A rectangular tank with width of $8 m$ and length $12 m$ , and height $20 m$ lying flat on its $8 \times 12$ base is filled with water to 30% of its height (i.e. $6 m$ ). The tank is then tilted such that one of the space diagonals (the diagonal between two spatially opposite vertices) is vertical to the ground. What is the new depth of water in the tank ? i.e. how high is the surface of water above the ground ?
My Attempt:
The center of the water surface in the tilted tank is the same distance away from the base, i.e. $6 m$ "above" the base. In a proper coordinate system, the original space diagonal vector is $(12, 8, 20)$. We now have have two vectors: $V_1 = (0, 0, 6)$ is the vector representing the distance between the center of the surface of water and the base, and $V_2 = (6, 4, 0)$ is the vector between the center of the base and the lower-most vertex. We just have to find the projection of these two vectors onto the space diagonal. The unit vector along the space diagonal is
$ u = \dfrac{(12, 8, 20) }{ \sqrt{ 12^2 + 8^2 + 20^2 } } = \dfrac{1}{\sqrt{38}} (3, 2, 5) $
Therefore, the new depth of water is
$ d = \dfrac{1}{\sqrt{38}} (3, 2, 5) \cdot ( (0, 0, 6) + (6, 4, 0) ) = \dfrac{1}{\sqrt{38}} (3, 2, 5) \cdot (6, 4, 6) = \dfrac{56}{\sqrt{38}} = 9.0844 $m
Is my attempt correct ?
Yes, you are correct.

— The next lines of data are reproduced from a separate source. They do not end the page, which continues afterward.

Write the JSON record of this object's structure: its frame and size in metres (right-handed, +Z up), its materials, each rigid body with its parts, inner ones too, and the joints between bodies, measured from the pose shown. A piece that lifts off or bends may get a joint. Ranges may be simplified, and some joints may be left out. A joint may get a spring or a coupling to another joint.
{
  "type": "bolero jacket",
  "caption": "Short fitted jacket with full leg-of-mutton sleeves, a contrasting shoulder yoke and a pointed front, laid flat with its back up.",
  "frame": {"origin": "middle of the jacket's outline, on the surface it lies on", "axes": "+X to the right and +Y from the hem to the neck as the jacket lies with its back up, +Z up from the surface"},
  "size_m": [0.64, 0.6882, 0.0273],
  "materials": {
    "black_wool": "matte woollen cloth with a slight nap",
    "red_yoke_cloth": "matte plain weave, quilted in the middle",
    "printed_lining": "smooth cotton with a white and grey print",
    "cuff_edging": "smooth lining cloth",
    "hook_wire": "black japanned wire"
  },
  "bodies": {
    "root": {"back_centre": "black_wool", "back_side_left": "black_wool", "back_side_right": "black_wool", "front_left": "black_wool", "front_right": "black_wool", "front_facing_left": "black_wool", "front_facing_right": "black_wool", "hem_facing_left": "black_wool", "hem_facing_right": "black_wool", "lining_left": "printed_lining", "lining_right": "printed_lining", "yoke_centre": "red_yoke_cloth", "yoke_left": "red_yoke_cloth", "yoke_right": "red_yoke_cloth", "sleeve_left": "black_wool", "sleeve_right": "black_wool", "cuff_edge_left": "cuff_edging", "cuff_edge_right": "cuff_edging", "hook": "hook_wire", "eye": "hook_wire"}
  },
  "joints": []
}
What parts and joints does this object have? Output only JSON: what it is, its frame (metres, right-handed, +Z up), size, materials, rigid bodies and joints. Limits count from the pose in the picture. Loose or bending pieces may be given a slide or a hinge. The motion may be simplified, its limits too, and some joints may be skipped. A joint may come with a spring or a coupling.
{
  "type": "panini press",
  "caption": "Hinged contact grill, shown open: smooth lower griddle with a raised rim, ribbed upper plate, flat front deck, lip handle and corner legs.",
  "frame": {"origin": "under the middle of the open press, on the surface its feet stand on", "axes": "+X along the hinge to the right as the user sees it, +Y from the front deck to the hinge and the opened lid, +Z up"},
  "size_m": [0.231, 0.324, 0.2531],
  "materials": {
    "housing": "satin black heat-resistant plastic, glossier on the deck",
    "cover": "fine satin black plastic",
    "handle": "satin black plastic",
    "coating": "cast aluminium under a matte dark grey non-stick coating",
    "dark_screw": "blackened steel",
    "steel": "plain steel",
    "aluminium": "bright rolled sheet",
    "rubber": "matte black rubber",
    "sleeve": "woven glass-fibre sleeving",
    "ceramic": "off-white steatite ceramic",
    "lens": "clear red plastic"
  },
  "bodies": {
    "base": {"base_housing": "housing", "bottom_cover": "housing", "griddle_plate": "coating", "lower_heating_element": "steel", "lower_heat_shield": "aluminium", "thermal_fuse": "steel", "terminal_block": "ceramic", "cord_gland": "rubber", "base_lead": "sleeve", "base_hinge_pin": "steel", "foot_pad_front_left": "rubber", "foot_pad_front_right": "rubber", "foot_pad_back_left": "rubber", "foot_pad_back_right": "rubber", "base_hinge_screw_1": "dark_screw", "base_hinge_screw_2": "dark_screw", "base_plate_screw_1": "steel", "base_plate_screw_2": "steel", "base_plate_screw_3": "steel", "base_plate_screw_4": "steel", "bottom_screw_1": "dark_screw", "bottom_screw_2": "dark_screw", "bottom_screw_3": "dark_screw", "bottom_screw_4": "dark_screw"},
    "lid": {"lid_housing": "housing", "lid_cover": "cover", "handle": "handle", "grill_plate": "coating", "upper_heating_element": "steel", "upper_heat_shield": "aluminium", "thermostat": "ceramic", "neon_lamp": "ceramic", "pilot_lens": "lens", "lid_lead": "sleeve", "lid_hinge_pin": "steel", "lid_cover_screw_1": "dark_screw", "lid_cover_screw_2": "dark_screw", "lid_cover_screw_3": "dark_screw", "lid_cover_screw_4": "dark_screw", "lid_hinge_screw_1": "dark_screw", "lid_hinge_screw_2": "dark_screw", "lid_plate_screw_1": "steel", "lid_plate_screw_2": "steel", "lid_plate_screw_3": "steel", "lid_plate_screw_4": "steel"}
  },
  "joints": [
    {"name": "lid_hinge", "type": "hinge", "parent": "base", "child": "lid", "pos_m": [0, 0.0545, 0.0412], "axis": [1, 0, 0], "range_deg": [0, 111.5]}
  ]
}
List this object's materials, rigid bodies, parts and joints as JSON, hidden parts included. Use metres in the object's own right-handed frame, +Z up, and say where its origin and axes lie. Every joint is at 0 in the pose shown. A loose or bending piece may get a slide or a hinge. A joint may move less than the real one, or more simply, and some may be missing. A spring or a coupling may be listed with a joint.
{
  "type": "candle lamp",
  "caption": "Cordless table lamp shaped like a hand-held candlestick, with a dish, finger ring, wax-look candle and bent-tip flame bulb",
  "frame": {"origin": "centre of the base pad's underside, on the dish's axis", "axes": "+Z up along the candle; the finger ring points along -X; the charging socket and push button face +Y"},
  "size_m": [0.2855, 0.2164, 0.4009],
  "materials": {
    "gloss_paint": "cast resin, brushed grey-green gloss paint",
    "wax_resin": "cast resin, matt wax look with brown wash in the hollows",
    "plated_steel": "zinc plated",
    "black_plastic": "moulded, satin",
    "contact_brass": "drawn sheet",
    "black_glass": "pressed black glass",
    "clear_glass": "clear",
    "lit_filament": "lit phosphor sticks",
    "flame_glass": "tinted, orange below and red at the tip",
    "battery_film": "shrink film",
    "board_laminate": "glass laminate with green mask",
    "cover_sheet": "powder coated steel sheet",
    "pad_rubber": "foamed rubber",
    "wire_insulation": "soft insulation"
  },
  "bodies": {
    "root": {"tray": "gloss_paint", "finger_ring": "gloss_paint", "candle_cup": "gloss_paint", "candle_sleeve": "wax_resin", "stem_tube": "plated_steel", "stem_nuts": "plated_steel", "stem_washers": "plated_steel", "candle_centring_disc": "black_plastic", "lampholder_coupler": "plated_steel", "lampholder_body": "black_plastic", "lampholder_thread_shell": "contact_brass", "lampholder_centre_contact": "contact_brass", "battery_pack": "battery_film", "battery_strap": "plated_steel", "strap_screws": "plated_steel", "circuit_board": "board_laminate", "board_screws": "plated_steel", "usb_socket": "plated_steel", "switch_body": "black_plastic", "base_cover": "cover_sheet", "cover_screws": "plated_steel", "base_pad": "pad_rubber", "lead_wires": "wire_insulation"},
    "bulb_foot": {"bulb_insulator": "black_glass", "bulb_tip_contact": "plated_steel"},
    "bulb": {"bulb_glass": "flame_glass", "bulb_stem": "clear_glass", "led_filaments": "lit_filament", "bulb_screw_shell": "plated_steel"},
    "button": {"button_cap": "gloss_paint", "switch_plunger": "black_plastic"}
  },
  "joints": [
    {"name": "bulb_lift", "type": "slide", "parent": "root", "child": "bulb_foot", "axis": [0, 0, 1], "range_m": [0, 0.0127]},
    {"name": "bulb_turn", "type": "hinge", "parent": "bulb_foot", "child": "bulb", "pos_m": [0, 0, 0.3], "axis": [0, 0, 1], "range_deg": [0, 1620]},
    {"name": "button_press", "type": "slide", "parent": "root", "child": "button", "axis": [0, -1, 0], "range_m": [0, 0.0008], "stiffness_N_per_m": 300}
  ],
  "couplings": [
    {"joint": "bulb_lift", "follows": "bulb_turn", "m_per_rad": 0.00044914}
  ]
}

A different way. After tilting the volume remains the same, i.e. $8\cdot 12\cdot 6=576$. In the coordinate system of the tank, the surface of the water is represented by the plane $8x+12y+20z=t$ where $t$ is given by the volume invariance: $$\frac{1}{20}\int_{x=0}^8\left(\int_{y=0}^{12}(t-8x-12y) dy\right)dx=576\implies t=224.$$ Hence $d$ is the distance of such plane from the origin $$d=\frac{|8\cdot 0+12\cdot 0+20\cdot 0-224|}{\sqrt{ 12^2 + 8^2 + 20^2 }}=\frac{224}{4\sqrt{38}}=\frac{56}{\sqrt{38}}.$$